▶ **Records for processing**
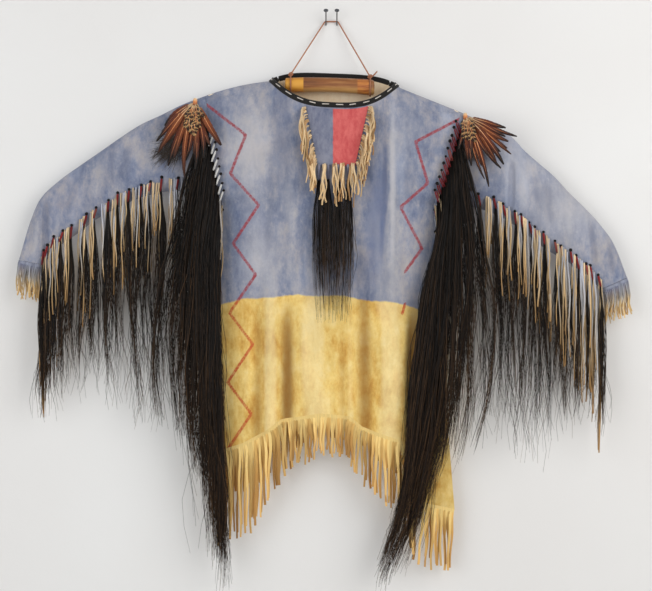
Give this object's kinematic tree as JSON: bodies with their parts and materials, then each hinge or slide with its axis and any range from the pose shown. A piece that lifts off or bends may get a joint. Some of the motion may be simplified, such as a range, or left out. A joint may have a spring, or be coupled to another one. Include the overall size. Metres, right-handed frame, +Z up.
{
  "type": "war shirt on a hanging rod",
  "caption": "Painted hide war shirt with hair locks, hide fringe and shoulder feathers, hung open on a wooden rod from wall pins.",
  "frame": {"origin": "on the wall, midway between the two wall pins that the thong hangs over", "axes": "+Z up, +Y into the wall, +X to the viewer's right, towards the wearer's left sleeve"},
  "size_m": [1.4438, 0.0967, 1.3525],
  "materials": {
    "blue_hide": "matte suede painted blue-grey, with the lower body yellow",
    "yellow_fringe": "matte cut hide painted yellow",
    "raw_hide": "matte tanned hide",
    "red_blue_hide": "matte suede, half blue and half red",
    "black_cloth": "matte, with white running stitches",
    "hair": "dark hair with a soft sheen",
    "feather": "chestnut barbs with black tips",
    "wood": "worn and hand polished",
    "thong": "smooth brown thong",
    "steel": "dull steel"
  },
  "bodies": {
    "root": {"front": "blue_hide", "back": "blue_hide", "sleeve_left": "blue_hide", "sleeve_right": "blue_hide", "neck_binding": "black_cloth", "bib": "red_blue_hide", "bib_fringe_left": "raw_hide", "bib_fringe_right": "raw_hide", "bib_fringe_bottom": "raw_hide", "bib_locks": "hair", "hem_fringe_front": "yellow_fringe", "hem_fringe_back": "yellow_fringe", "cuff_fringe_left": "raw_hide", "cuff_fringe_right": "raw_hide", "sleeve_fringe_left": "raw_hide", "sleeve_fringe_right": "raw_hide", "sleeve_locks_left": "hair", "sleeve_locks_right": "hair", "side_locks_left": "hair", "side_locks_right": "hair", "side_locks_low_left": "hair", "side_locks_low_right": "hair", "feathers_left": "feather", "feathers_right": "feather", "rod": "wood", "hang_cord": "thong", "pin_left": "steel", "pin_right": "steel"}
  },
  "joints": []
}
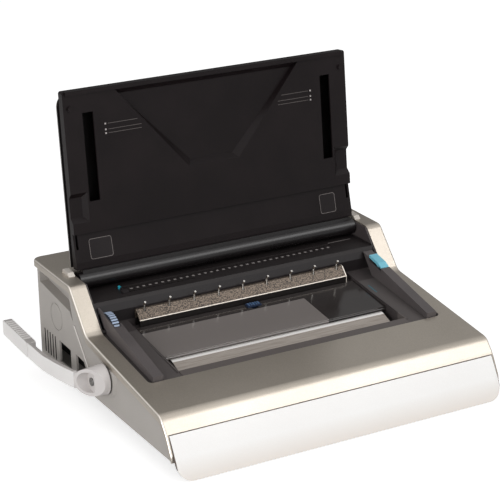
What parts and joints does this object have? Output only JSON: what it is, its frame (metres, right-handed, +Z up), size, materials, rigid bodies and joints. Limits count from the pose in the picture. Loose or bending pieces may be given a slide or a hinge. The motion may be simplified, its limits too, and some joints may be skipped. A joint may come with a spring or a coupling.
{
  "type": "electric wire binding machine",
  "caption": "Counter-top electric punch and wire closer with an open document lid, size dial, hook bar, closing trough, side lever and chip drawer.",
  "frame": {"origin": "on the table, under the middle of the body in plan; the raised pad of the base pan lies 2 mm above it, because the rubber feet hold it up", "axes": "+X to the machine's right, along its width; +Y to its back; +Z up"},
  "size_m": [0.4746, 0.423, 0.3654],
  "materials": {
    "hood_paint": "metallic champagne lacquer, satin",
    "front_paint": "metallic champagne lacquer, satin",
    "cover_paint": "warm grey lacquer, fine texture",
    "pan_plastic": "black moulding, fine texture",
    "tray_plastic": "black moulding, fine texture",
    "foot_rubber": "matt black rubber",
    "plated_steel": "zinc plated sheet",
    "liner_plastic": "charcoal moulding, fine texture",
    "arm_plastic": "charcoal moulding, smooth",
    "dial_plastic": "pale blue moulding",
    "button_plastic": "cyan moulding",
    "latch_plastic": "blue moulding",
    "hook_bar_steel": "bronzed steel",
    "hook_steel": "bright wire",
    "smoke_plastic": "polished smoked black",
    "jaw_steel": "bright bar",
    "anvil_steel": "plated strip",
    "lever_plastic": "light grey moulding",
    "grip_plastic": "light grey moulding, ribbed",
    "lid_plastic": "black moulding, fine texture",
    "lid_liner_plastic": "charcoal moulding",
    "barrel_plastic": "polished black",
    "cap_plastic": "light lacquer",
    "punch_steel": "ground tool steel",
    "gear_plastic": "white gear moulding",
    "shaft_steel": "turned steel",
    "bearing_brass": "sintered bearing",
    "motor_steel": "motor can",
    "board_green": "circuit board",
    "power_unit": "power unit",
    "fitting_black": "black moulding",
    "screw_steel": "plated screw"
  },
  "bodies": {
    "housing": {"top_shell": "hood_paint", "right_side_cover": "cover_paint", "left_side_cover": "cover_paint", "rear_cover": "cover_paint", "base_pan": "pan_plastic", "rubber_feet": "foot_rubber", "chassis_plate": "plated_steel", "left_frame": "plated_steel", "right_frame": "plated_steel", "deck_liner": "liner_plastic", "left_arm": "arm_plastic", "right_arm": "arm_plastic", "button_switch": "fitting_black", "button_spring": "hook_steel", "hook_bar": "hook_bar_steel", "wire_hooks": "hook_steel", "storage_tray": "tray_plastic", "closing_anvil": "anvil_steel", "jaw_guides": "gear_plastic", "shaft_bearings": "bearing_brass", "hinge_caps": "cap_plastic", "die_plate": "punch_steel", "guide_plate": "punch_steel", "throat_floor": "punch_steel", "punch_brackets": "plated_steel", "gearbox_plate": "plated_steel", "motor": "motor_steel", "chip_chute": "tray_plastic", "circuit_board": "board_green", "transformer": "power_unit", "power_inlet": "fitting_black", "switch_housing": "fitting_black", "housing_screws": "screw_steel"},
    "drawer": {"chip_drawer_tray": "tray_plastic", "drawer_front": "front_paint"},
    "dial": {"size_dial": "dial_plastic"},
    "button": {"punch_button": "button_plastic"},
    "storage_cover": {"storage_lid": "smoke_plastic"},
    "latch": {"storage_latch": "latch_plastic"},
    "jaw": {"jaw_bar": "jaw_steel", "jaw_racks": "jaw_steel"},
    "lever": {"lever_shaft": "shaft_steel", "lever_pinions": "shaft_steel", "lever_arm": "lever_plastic", "lever_grip": "grip_plastic", "lever_screw": "screw_steel"},
    "lid": {"lid_shell": "lid_plastic", "lid_liner": "lid_liner_plastic", "hinge_barrel": "barrel_plastic", "hinge_pins": "shaft_steel"},
    "guide": {"edge_guide": "button_plastic"},
    "punch": {"punch_bar": "punch_steel", "punch_pins": "punch_steel"},
    "cams": {"camshaft": "shaft_steel", "cam_gear": "gear_plastic"},
    "idler": {"idler_gear": "gear_plastic"},
    "pinion": {"motor_pinion": "bearing_brass"},
    "rocker": {"power_rocker": "fitting_black"}
  },
  "joints": [
    {"name": "drawer_slide", "type": "slide", "parent": "housing", "child": "drawer", "axis": [0, -1, 0], "range_m": [0, 0.2]},
    {"name": "dial_turn", "type": "hinge", "parent": "housing", "child": "dial", "pos_m": [-0.1865, 0.042, 0.093], "axis": [1, 0, 0], "range_deg": [-150, 150]},
    {"name": "button_press", "type": "slide", "parent": "housing", "child": "button", "axis": [0, 0, -1], "range_m": [0, 0.003], "stiffness_N_per_m": 400, "springref_m": -0.002, "deforming": ["button_spring"]},
    {"name": "storage_hinge", "type": "hinge", "parent": "housing", "child": "storage_cover", "pos_m": [0, -0.029, 0.0746], "axis": [-1, 0, 0], "range_deg": [-100, 0]},
    {"name": "latch_slide", "type": "slide", "parent": "storage_cover", "child": "latch", "axis": [0, -0.9912, -0.1323], "range_m": [0, 0.005]},
    {"name": "lever_turn", "type": "hinge", "parent": "housing", "child": "lever", "pos_m": [-0.24, -0.016, 0.061], "axis": [1, 0, 0], "range_deg": [0, 110]},
    {"name": "jaw_slide", "type": "slide", "parent": "housing", "child": "jaw", "axis": [0, -1, 0], "range_m": [0, 0.0117]},
    {"name": "lid_hinge", "type": "hinge", "parent": "housing", "child": "lid", "pos_m": [0, 0.112, 0.135], "axis": [1, 0, 0], "range_deg": [0, 109.3]},
    {"name": "guide_slide", "type": "slide", "parent": "housing", "child": "guide", "axis": [1, 0, 0], "range_m": [0, 0.087]},
    {"name": "camshaft_turn", "type": "hinge", "parent": "housing", "child": "cams", "pos_m": [0, 0.13942, 0.09619], "axis": [1, 0, 0], "range_deg": [0, 180]},
    {"name": "punch_slide", "type": "slide", "parent": "housing", "child": "punch", "axis": [0, -0.9898, 0.1426], "range_m": [0, 0.01]},
    {"name": "idler_turn", "type": "hinge", "parent": "housing", "child": "idler", "pos_m": [0.175, 0.16251, 0.0731], "axis": [1, 0, 0], "range_deg": [-600.1, 0]},
    {"name": "pinion_turn", "type": "hinge", "parent": "housing", "child": "pinion", "pos_m": [0.175, 0.13282, 0.06787], "axis": [1, 0, 0], "range_deg": [0, 2400.1]},
    {"name": "rocker_turn", "type": "hinge", "parent": "housing", "child": "rocker", "pos_m": [-0.118, 0.1927, 0.072], "axis": [0, 0, -1], "range_deg": [0, 14]}
  ],
  "couplings": [
    {"joint": "jaw_slide", "follows": "lever_turn", "m_per_rad": 0.006},
    {"joint": "camshaft_turn", "follows": "punch_slide", "rad_per_m": 314.16},
    {"joint": "idler_turn", "follows": "punch_slide", "rad_per_m": -1047.2},
    {"joint": "pinion_turn", "follows": "punch_slide", "rad_per_m": 4188.8}
  ]
}
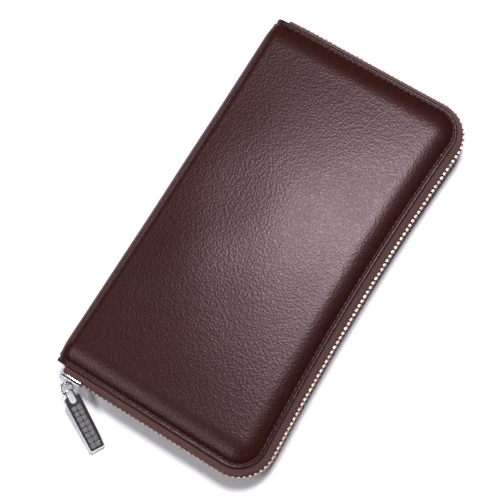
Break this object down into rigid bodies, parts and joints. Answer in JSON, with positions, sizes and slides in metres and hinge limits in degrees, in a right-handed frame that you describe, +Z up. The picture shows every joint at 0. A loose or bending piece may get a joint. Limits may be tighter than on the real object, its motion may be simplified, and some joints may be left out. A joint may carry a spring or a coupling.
{
  "type": "zip around wallet",
  "caption": "Long padded wallet closed round three sides by a metal zip; opens like a book on end gussets to card slots and a zipped coin pocket.",
  "frame": {"origin": "centre of the flat face on the back cover that the wallet rests on", "axes": "+X from the spine to the long zip side, +Y along the wallet, +Z up through the front cover"},
  "size_m": [0.1102, 0.2272, 0.025],
  "materials": {
    "cover_leather": "glossy, fine pebble grain",
    "foam": "soft foam",
    "board": "matt stiffening board",
    "lining_cloth": "woven twill",
    "inner_leather": "satin, fine grain",
    "tape_cloth": "ribbed woven tape",
    "zip_teeth_metal": "polished",
    "slider_chrome": "bright polished",
    "pull_inlay": "pressed tile texture"
  },
  "bodies": {
    "back": {"back_cover": "cover_leather", "back_padding": "foam", "back_board": "board", "back_lining": "lining_cloth", "back_zip_tape": "tape_cloth", "back_card_slot_1": "inner_leather", "back_card_slot_2": "inner_leather", "back_card_slot_3": "inner_leather", "back_card_slot_4": "inner_leather", "back_near_gusset": "lining_cloth", "back_far_gusset": "lining_cloth", "back_zip_teeth": "zip_teeth_metal", "back_top_stop": "zip_teeth_metal", "zip_bottom_stop": "zip_teeth_metal"},
    "spine": {"spine_cover": "cover_leather", "spine_lining": "lining_cloth", "coin_pocket_plain_side": "inner_leather", "coin_pocket_zip_side": "inner_leather", "coin_zip_tapes": "tape_cloth", "coin_zip_teeth": "zip_teeth_metal"},
    "front": {"front_cover": "cover_leather", "front_padding": "foam", "front_board": "board", "front_lining": "lining_cloth", "front_zip_tape": "tape_cloth", "front_card_slot_1": "inner_leather", "front_card_slot_2": "inner_leather", "front_card_slot_3": "inner_leather", "front_card_slot_4": "inner_leather", "front_near_gusset": "lining_cloth", "front_far_gusset": "lining_cloth", "front_zip_teeth": "zip_teeth_metal", "front_top_stop": "zip_teeth_metal"},
    "slider": {"zip_slider": "slider_chrome", "slider_crown": "slider_chrome"},
    "link": {"pull_link": "slider_chrome"},
    "tab": {"pull_tab": "slider_chrome", "pull_inlay": "pull_inlay"},
    "coin_slider": {"coin_zip_slider": "slider_chrome", "coin_zip_pull": "slider_chrome"}
  },
  "joints": [
    {"name": "spine_fold", "type": "hinge", "parent": "back", "child": "spine", "pos_m": [-0.047, 0, 0], "axis": [0, -1, 0], "range_deg": [0, 22.5], "deforming": ["back_zip_tape", "back_zip_teeth", "back_near_gusset", "back_far_gusset", "front_zip_tape", "front_zip_teeth", "front_near_gusset", "front_far_gusset"]},
    {"name": "cover_fold", "type": "hinge", "parent": "spine", "child": "front", "pos_m": [-0.047, 0, 0.025], "axis": [0, -1, 0], "range_deg": [0, 22.5]},
    {"name": "zip_travel", "type": "slide", "parent": "back", "child": "slider", "axis": [1, 0, 0], "range_m": [0, 0.074]},
    {"name": "link_turn", "type": "hinge", "parent": "slider", "child": "link", "pos_m": [-0.043, -0.10526, 0.0125], "axis": [0, 0, 1], "range_deg": [-70, 6]},
    {"name": "tab_turn", "type": "hinge", "parent": "link", "child": "tab", "pos_m": [-0.04086, -0.10714, 0.01094], "axis": [-0.5022, -0.862, 0.0685], "range_deg": [-2, 75]},
    {"name": "coin_zip_travel", "type": "slide", "parent": "spine", "child": "coin_slider", "axis": [0, 1, 0], "range_m": [0, 0.14], "deforming": ["coin_zip_teeth"]}
  ],
  "couplings": [
    {"joint": "cover_fold", "follows": "spine_fold", "ratio": 1}
  ]
}
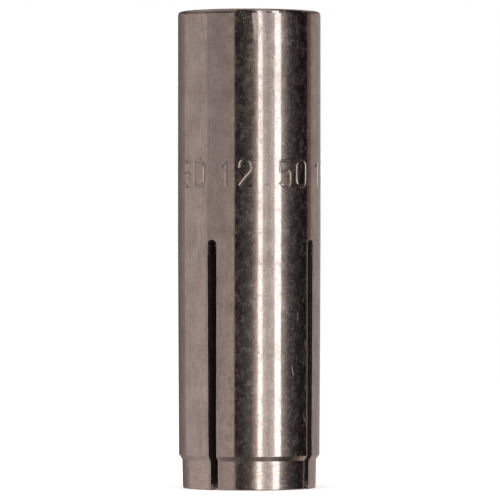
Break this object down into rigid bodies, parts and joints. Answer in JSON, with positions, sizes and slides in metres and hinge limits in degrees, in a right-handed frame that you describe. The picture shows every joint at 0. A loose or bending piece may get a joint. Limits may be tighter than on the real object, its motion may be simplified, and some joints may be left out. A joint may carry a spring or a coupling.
{
  "type": "drop-in anchor",
  "caption": "Slotted steel drop-in anchor: an internally threaded sleeve whose lower legs spread when the tapered plug inside is driven down.",
  "frame": {"origin": "centre of the slotted tip's end face, where the anchor stands", "axes": "+Z along the bore axis from the slotted tip to the threaded mouth; the four slots lie on the X and Y axes"},
  "size_m": [0.015, 0.015, 0.05],
  "materials": {
    "sleeve_steel": "bright cold-drawn stainless steel, lightly scuffed",
    "plug_steel": "turned stainless steel"
  },
  "bodies": {
    "sleeve": {"sleeve": "sleeve_steel"},
    "plug": {"expander_plug": "plug_steel"}
  },
  "joints": [
    {"name": "plug_drive", "type": "slide", "parent": "sleeve", "child": "plug", "axis": [0, 0, -1], "range_m": [0, 0.008], "deforming": ["sleeve"]}
  ]
}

▶ **Exercise task**
Give back exactly the lines running from the line containing "that you describe." through the end of the material above, both included, and nothing beyond them.

▶ **Answer to this exercise**
Break this object down into rigid bodies, parts and joints. Answer in JSON, with positions, sizes and slides in metres and hinge limits in degrees, in a right-handed frame that you describe. The picture shows every joint at 0. A loose or bending piece may get a joint. Limits may be tighter than on the real object, its motion may be simplified, and some joints may be left out. A joint may carry a spring or a coupling.
{
  "type": "drop-in anchor",
  "caption": "Slotted steel drop-in anchor: an internally threaded sleeve whose lower legs spread when the tapered plug inside is driven down.",
  "frame": {"origin": "centre of the slotted tip's end face, where the anchor stands", "axes": "+Z along the bore axis from the slotted tip to the threaded mouth; the four slots lie on the X and Y axes"},
  "size_m": [0.015, 0.015, 0.05],
  "materials": {
    "sleeve_steel": "bright cold-drawn stainless steel, lightly scuffed",
    "plug_steel": "turned stainless steel"
  },
  "bodies": {
    "sleeve": {"sleeve": "sleeve_steel"},
    "plug": {"expander_plug": "plug_steel"}
  },
  "joints": [
    {"name": "plug_drive", "type": "slide", "parent": "sleeve", "child": "plug", "axis": [0, 0, -1], "range_m": [0, 0.008], "deforming": ["sleeve"]}
  ]
}